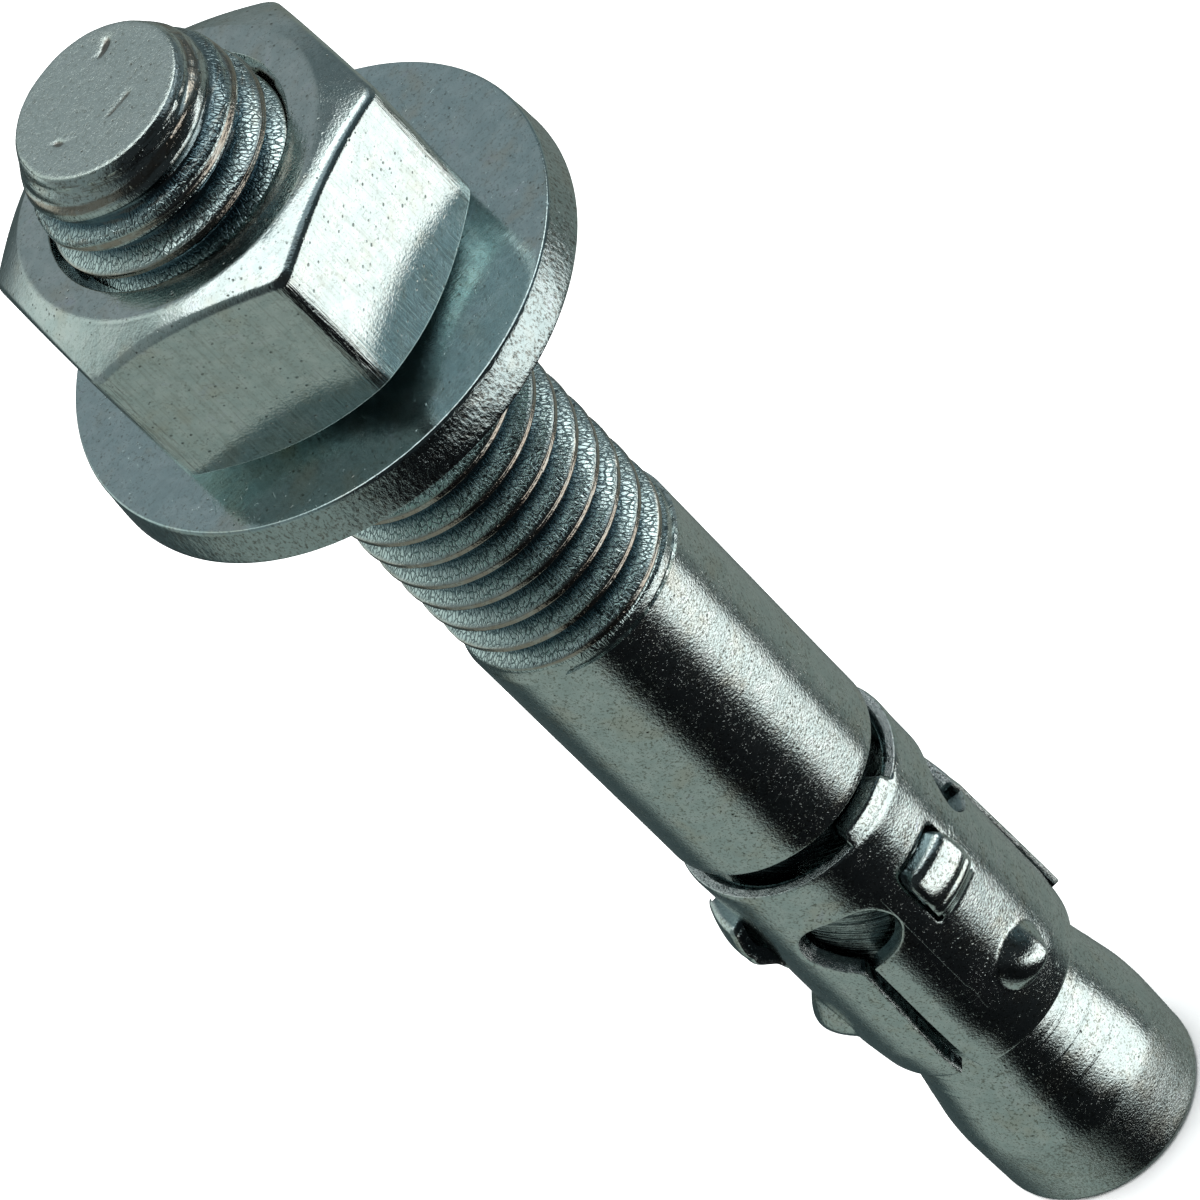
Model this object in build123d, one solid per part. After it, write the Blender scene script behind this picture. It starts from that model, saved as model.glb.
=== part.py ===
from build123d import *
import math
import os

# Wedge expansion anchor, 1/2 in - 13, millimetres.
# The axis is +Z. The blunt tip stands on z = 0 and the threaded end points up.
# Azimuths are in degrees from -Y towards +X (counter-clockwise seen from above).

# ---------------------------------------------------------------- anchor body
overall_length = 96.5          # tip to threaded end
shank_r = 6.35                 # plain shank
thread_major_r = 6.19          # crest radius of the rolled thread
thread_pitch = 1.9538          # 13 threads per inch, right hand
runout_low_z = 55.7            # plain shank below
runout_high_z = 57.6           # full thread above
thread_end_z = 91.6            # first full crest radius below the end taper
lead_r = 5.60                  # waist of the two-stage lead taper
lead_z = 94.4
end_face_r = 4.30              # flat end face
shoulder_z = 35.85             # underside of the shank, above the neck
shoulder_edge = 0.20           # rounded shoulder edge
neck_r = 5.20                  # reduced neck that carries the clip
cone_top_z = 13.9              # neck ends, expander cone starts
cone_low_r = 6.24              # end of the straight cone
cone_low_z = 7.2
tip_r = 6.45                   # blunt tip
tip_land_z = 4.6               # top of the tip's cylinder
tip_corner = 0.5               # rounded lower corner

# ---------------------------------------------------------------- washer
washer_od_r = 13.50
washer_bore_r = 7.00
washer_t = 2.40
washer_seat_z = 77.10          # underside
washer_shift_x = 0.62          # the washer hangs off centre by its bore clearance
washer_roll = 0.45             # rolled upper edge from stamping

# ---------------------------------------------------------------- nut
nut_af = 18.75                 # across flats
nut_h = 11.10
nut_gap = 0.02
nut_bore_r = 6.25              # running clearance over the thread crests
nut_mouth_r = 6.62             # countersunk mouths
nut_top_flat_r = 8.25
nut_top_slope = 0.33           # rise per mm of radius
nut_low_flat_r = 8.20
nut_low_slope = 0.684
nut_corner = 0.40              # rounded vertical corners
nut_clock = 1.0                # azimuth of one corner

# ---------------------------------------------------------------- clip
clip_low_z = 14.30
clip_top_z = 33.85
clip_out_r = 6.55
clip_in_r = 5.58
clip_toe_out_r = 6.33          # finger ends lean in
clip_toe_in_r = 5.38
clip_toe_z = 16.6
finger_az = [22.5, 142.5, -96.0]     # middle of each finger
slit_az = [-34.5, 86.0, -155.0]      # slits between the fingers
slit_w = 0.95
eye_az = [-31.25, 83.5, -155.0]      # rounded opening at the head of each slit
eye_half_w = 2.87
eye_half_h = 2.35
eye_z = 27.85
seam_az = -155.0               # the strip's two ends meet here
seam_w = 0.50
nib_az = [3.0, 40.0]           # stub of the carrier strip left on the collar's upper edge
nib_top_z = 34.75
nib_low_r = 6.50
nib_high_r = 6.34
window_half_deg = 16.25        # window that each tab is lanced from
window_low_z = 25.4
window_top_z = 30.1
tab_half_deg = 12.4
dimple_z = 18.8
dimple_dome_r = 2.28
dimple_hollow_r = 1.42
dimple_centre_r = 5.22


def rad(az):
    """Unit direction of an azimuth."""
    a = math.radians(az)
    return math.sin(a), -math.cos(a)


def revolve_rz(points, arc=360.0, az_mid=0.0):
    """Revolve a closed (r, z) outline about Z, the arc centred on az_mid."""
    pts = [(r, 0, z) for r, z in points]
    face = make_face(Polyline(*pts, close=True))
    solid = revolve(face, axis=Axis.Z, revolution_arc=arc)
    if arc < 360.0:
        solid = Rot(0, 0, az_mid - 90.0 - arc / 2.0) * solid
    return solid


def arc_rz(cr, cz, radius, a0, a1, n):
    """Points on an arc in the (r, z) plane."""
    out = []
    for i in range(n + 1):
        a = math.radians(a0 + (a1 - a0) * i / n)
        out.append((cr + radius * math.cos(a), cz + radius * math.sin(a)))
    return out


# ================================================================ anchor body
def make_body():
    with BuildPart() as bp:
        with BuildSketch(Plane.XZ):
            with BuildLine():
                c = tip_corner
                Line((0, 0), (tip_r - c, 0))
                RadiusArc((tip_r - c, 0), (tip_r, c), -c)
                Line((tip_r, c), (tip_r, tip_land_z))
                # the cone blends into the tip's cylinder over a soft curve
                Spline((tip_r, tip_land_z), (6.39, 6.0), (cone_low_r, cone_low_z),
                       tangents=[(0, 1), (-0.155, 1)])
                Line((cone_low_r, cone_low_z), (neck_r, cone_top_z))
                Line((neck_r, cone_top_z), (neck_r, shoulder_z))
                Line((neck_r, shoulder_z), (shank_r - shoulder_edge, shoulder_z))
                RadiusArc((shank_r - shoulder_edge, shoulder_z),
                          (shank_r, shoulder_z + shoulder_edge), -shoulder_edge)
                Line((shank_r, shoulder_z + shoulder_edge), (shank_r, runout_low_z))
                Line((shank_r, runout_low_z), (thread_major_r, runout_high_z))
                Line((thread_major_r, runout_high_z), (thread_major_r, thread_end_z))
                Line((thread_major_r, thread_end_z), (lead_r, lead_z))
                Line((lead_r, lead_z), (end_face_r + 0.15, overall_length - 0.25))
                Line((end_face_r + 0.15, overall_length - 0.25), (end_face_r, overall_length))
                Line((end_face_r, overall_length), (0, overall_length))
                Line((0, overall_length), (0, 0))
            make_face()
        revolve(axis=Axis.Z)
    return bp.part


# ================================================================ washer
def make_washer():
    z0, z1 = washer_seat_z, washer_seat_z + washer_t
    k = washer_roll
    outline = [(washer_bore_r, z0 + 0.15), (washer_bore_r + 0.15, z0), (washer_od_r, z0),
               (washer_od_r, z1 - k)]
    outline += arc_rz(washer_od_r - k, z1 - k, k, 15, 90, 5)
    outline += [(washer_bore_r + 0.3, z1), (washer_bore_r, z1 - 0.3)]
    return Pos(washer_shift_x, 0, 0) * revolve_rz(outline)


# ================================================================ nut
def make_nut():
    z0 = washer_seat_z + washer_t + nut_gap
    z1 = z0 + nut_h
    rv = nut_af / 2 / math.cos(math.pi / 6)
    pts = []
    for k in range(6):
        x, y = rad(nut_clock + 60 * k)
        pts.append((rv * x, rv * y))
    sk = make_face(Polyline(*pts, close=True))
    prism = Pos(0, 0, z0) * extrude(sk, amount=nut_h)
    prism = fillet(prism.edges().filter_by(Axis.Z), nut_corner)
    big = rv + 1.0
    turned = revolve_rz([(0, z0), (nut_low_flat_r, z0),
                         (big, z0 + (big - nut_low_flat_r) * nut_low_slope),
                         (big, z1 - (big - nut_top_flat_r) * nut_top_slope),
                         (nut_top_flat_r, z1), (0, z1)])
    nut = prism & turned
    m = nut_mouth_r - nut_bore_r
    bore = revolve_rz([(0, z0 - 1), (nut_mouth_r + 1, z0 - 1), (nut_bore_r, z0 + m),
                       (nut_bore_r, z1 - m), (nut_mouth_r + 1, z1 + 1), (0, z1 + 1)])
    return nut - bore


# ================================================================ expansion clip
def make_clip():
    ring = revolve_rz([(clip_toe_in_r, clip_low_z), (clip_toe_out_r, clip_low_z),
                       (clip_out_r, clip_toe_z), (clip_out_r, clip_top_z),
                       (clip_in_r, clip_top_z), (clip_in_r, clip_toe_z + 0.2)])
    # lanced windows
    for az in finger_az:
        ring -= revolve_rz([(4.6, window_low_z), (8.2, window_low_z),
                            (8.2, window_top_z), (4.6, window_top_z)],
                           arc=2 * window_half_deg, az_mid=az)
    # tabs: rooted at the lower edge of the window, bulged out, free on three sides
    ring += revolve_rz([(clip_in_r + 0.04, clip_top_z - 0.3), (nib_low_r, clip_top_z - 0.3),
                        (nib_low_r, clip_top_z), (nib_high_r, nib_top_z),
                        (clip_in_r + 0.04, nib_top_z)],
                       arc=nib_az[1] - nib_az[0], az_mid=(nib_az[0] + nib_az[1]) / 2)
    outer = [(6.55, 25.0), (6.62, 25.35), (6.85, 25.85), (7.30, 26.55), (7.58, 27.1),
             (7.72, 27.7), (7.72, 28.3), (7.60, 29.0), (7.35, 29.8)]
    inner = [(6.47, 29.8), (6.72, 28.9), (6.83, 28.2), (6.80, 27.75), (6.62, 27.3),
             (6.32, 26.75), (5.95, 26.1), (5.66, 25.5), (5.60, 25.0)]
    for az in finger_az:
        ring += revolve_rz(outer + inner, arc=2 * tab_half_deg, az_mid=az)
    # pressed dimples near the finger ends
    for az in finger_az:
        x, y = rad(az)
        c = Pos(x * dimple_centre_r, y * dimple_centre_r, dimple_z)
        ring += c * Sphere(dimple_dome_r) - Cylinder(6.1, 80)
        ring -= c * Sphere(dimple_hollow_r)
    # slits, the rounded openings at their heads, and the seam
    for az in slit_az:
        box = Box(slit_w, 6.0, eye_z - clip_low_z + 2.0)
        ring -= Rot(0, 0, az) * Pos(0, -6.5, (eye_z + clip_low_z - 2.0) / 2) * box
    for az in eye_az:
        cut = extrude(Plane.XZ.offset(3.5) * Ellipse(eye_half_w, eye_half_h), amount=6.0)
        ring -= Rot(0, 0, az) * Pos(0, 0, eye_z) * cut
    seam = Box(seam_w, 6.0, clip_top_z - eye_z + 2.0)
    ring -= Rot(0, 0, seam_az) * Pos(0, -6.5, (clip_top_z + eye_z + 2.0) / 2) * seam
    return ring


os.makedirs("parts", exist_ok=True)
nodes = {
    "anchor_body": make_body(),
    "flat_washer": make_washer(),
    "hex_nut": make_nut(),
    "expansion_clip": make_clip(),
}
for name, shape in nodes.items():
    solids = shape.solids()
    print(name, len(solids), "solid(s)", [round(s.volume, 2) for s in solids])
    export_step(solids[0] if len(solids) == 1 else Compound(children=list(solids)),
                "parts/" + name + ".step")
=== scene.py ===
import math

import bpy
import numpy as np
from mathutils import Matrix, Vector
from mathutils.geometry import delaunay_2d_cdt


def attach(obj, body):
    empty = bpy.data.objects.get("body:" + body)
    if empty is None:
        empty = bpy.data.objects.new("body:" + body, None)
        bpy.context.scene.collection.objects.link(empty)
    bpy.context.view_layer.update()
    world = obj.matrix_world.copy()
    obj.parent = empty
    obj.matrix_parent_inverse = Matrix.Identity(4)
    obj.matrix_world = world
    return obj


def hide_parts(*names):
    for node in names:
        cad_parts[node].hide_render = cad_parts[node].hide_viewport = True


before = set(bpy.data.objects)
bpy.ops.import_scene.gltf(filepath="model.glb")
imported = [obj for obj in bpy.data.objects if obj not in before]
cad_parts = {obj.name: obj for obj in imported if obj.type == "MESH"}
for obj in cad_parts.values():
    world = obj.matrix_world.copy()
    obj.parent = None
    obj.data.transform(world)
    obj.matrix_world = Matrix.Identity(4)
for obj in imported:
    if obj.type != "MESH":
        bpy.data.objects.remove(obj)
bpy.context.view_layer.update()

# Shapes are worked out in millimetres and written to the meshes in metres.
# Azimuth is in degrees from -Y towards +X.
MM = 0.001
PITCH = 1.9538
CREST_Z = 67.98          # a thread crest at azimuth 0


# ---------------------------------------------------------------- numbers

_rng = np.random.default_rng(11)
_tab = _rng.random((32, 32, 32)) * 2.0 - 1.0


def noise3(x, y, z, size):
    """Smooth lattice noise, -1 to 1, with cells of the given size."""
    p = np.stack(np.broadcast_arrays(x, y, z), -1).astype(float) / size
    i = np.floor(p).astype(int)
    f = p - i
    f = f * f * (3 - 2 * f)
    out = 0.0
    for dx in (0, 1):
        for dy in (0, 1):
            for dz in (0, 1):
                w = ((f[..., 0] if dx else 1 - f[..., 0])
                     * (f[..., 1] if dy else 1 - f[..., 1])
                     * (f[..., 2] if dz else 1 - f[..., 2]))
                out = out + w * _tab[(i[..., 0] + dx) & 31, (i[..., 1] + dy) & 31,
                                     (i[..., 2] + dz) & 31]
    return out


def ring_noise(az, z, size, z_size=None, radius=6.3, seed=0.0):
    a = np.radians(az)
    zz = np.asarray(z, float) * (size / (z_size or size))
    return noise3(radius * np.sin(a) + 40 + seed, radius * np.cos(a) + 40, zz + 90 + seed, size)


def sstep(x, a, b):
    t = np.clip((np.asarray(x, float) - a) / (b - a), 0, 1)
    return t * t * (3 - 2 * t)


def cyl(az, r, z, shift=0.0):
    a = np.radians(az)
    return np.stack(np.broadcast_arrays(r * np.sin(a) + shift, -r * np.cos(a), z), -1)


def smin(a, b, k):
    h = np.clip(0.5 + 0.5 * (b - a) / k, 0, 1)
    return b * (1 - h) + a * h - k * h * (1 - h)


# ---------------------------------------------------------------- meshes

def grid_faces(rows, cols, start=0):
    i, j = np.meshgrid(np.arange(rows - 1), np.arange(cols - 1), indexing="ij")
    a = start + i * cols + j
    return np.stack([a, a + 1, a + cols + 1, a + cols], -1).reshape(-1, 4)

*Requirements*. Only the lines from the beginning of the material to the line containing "# Azimuths are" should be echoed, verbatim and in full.

*Answer to the problem*.
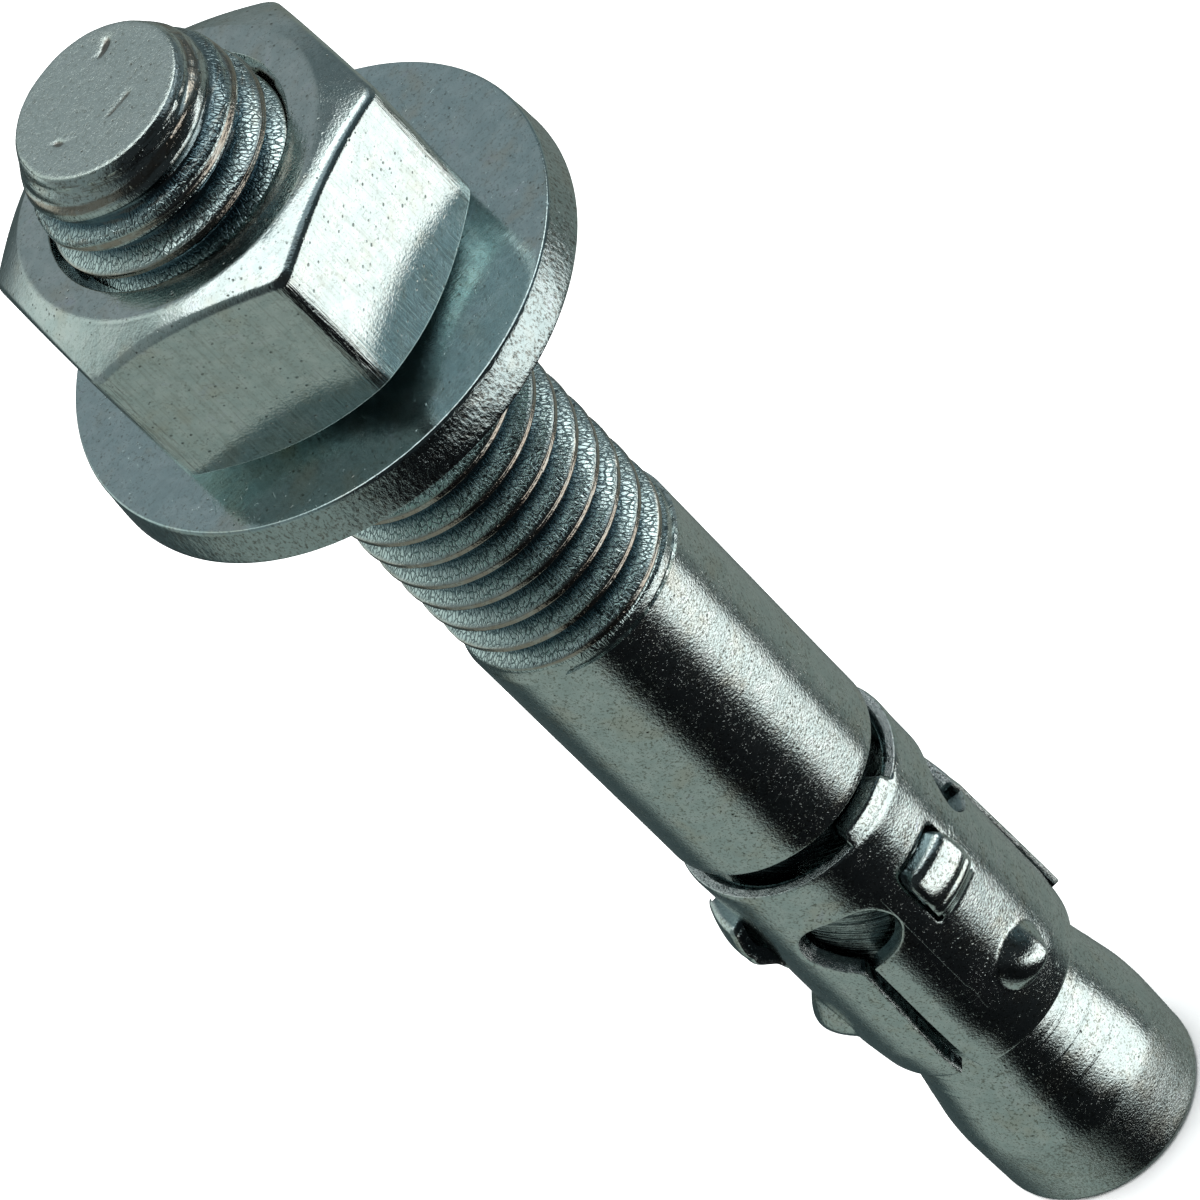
Model this object in build123d, one solid per part. After it, write the Blender scene script behind this picture. It starts from that model, saved as model.glb.
=== part.py ===
from build123d import *
import math
import os

# Wedge expansion anchor, 1/2 in - 13, millimetres.
# The axis is +Z. The blunt tip stands on z = 0 and the threaded end points up.
# Azimuths are in degrees from -Y towards +X (counter-clockwise seen from above).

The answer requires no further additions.